# T4i newbie needs lots of help



## crotonmark (Aug 19, 2012)

I just bought the T4i body. It is my first DSLR. I used to shoot film with a canon eos 10s. 
The lenses I have are the 50 mm 1.8 II and the 35-105 3.5/4.5
First the 50 mm gives me a contact error 1 so I guess it is dead. 

I am not getting great shots and while I admin the problem is 90% me I need help

1- how do I learn how to use this camera?
2- what lenses do I need to start? 
3- do I need the silent lens to shoot video?  My zoom is awful because the camera picks up the sound of the lens motor

Thanks for the help

Mark


----------



## TheBiles (Aug 19, 2012)

RTFM! 

Sent from my Galaxy S III


----------



## crotonmark (Aug 19, 2012)

I did RTFM. Any other thoughts?  Books to buy, etc?


----------



## TheBiles (Aug 19, 2012)

crotonmark said:


> I did RTFM. Any other thoughts?  Books to buy, etc?

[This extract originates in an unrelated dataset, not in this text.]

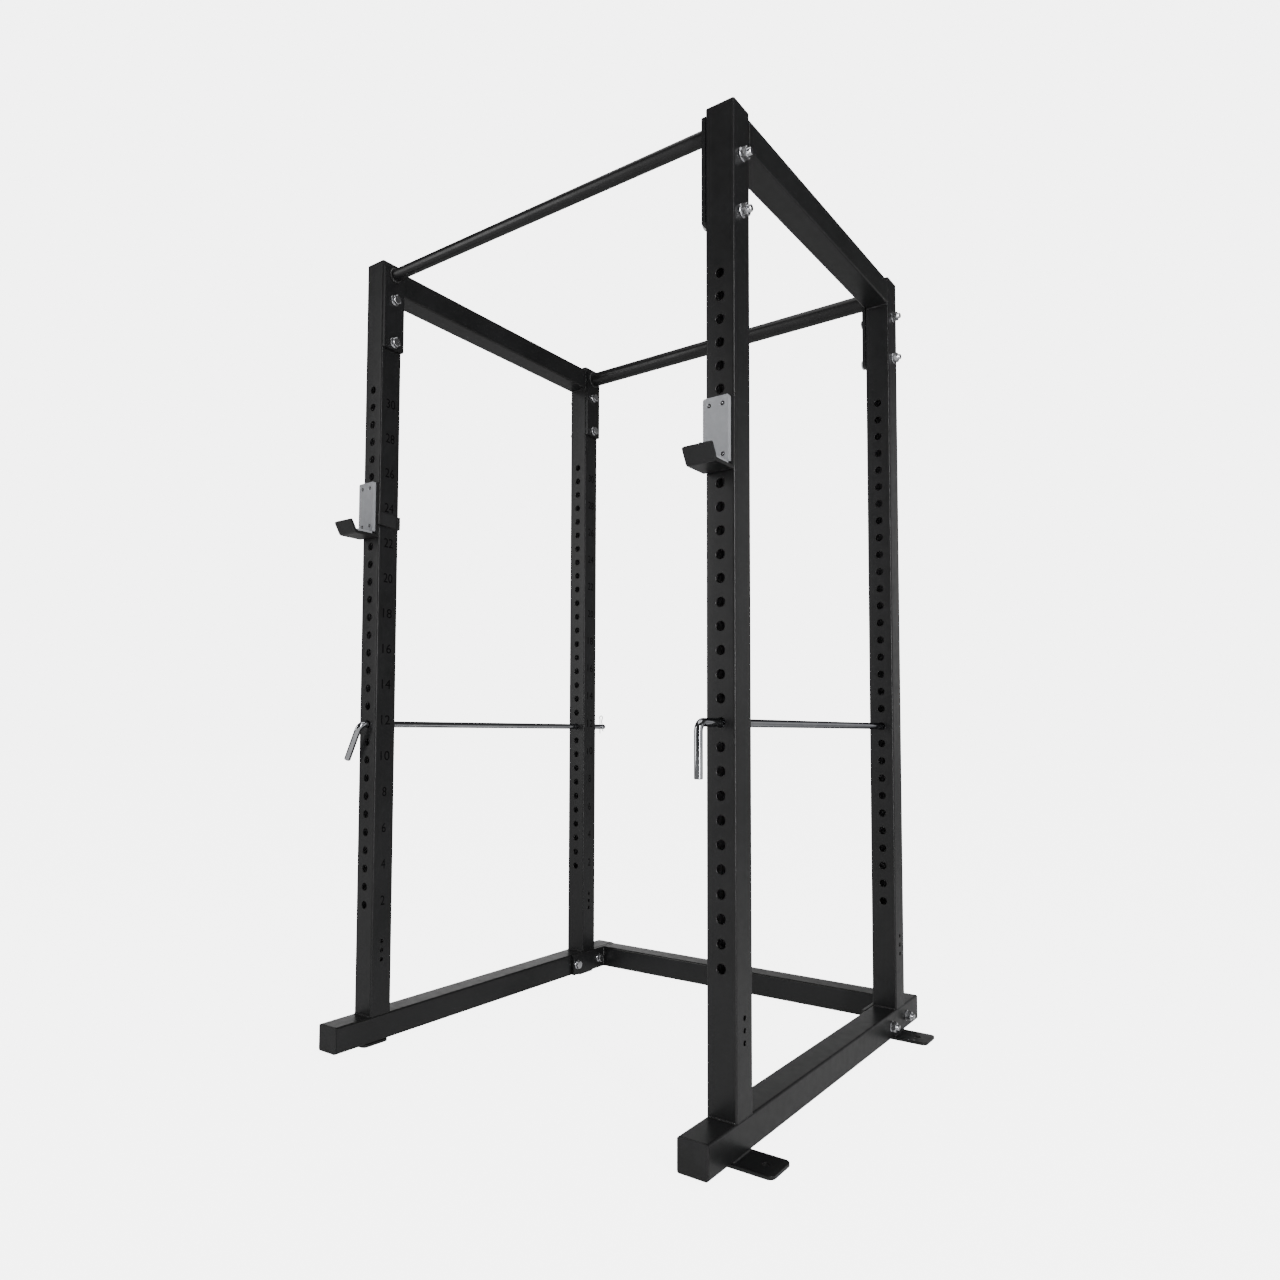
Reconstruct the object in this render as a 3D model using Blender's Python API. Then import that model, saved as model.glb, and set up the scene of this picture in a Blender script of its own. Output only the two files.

Well, you said that you shot film, so I'm assuming that you have a very firm understanding of the exposure triangle. If you read the manual, you _should_ know how to change these settings on your DSLR. Is there something specific that you're having trouble with as far as using your camera goes? 

Sent from my Galaxy S III


----------



## crotonmark (Aug 19, 2012)

I was never very good when I shot film. I ought this camera thinking it is better than m olympus point and shoot. 
So far my issues are: overexposed shots and in general inability to get  he focus where I want it


----------



## MLeeK (Aug 19, 2012)

I have a lot of books I'd recommend, but first and foremost I'd buy one of the guides to your camera
Here's one on kindle Canon T4i / 650D Experience - The Still Photography Guide to Operation and Image Creation with the Canon Rebel T4i / EOS 650D: Douglas Klostermann: Amazon.com: Kindle Store
There doesn't seem to be a paperback one yet


----------



## crotonmark (Aug 19, 2012)

MleeK. Would this book tell memory than the guide that came with the camera?


----------



## MLeeK (Aug 19, 2012)

The "manual" that comes with the camera tells you a definition of everything and where it is. The guides explain what each thing does and how it can benefit you and what it is for.


----------



## TheBiles (Aug 19, 2012)

MLeeK said:


> The "manual" that comes with the camera tells you a definition of everything and where it is. The guides explain what each thing does and how it can benefit you and what it is for.



I love how you put "manual" in quotations like it's some mythical thing that doesn't exist. The included manual is the absolute best source for anyone who knows the basics to figure out how to use the camera. 

Sent from my Galaxy S III


----------



## crotonmark (Aug 19, 2012)

I'll try both. 
The included manual is kind of terse...


----------



## crotonmark (Aug 19, 2012)

TheBiles said:
			
		

> I love how you put "manual" in quotations like it's some mythical thing that doesn't exist. The included manual is the absolute best source for anyone who knows the basics to figure out how to use the camera.
> 
> Sent from my Galaxy S III



What if you are like me and don't know the basics. Which is a better help source?


----------



## TheBiles (Aug 19, 2012)

crotonmark said:


> TheBiles said:
> 
> 
> 
> ...



Understanding Exposure by Peterson. It is the best book for the basics. Around $14 on Amazon.  

Sent from my Galaxy S III


----------